- [Work to complete] Copy out each line of the material below that holds the string "shown".

- [Source material]
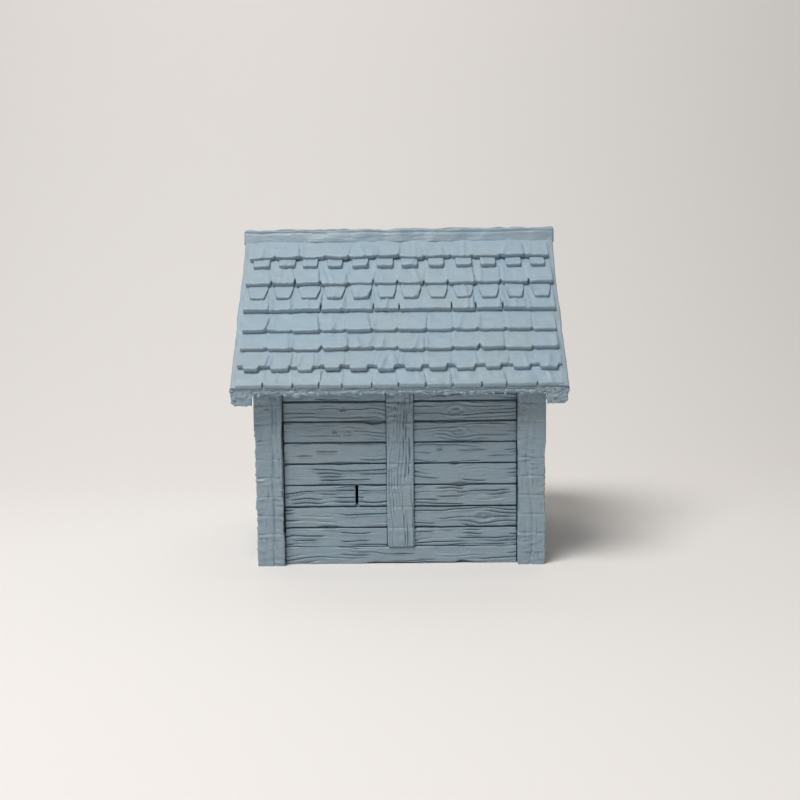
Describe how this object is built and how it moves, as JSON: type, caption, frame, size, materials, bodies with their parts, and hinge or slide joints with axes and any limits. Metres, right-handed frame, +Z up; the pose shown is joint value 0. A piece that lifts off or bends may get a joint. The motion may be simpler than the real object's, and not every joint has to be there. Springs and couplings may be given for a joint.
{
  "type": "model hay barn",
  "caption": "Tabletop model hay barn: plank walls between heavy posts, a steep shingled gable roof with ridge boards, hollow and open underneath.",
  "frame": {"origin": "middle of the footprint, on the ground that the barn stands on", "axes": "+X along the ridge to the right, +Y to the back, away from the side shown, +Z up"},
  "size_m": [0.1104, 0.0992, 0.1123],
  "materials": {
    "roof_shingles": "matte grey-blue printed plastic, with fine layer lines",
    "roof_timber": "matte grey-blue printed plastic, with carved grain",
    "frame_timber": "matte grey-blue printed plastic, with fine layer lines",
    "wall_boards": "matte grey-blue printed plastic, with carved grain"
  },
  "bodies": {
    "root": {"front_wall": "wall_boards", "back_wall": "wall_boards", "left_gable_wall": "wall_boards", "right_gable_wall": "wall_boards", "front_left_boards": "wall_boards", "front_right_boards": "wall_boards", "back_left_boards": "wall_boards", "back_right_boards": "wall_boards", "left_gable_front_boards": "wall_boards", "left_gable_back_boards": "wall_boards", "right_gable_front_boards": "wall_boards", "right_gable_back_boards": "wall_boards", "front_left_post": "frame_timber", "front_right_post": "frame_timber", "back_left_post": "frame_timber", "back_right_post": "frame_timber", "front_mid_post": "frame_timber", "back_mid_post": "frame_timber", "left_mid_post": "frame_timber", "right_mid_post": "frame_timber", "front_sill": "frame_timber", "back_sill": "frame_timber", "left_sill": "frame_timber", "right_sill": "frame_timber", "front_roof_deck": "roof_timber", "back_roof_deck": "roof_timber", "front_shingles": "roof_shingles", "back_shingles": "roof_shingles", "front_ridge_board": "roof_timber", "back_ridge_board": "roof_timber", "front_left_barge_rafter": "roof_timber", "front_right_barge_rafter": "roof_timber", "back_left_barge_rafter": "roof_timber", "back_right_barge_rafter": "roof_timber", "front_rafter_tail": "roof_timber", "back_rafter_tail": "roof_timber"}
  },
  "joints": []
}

- [Response to this exercise]
Describe how this object is built and how it moves, as JSON: type, caption, frame, size, materials, bodies with their parts, and hinge or slide joints with axes and any limits. Metres, right-handed frame, +Z up; the pose shown is joint value 0. A piece that lifts off or bends may get a joint. The motion may be simpler than the real object's, and not every joint has to be there. Springs and couplings may be given for a joint.
  "frame": {"origin": "middle of the footprint, on the ground that the barn stands on", "axes": "+X along the ridge to the right, +Y to the back, away from the side shown, +Z up"},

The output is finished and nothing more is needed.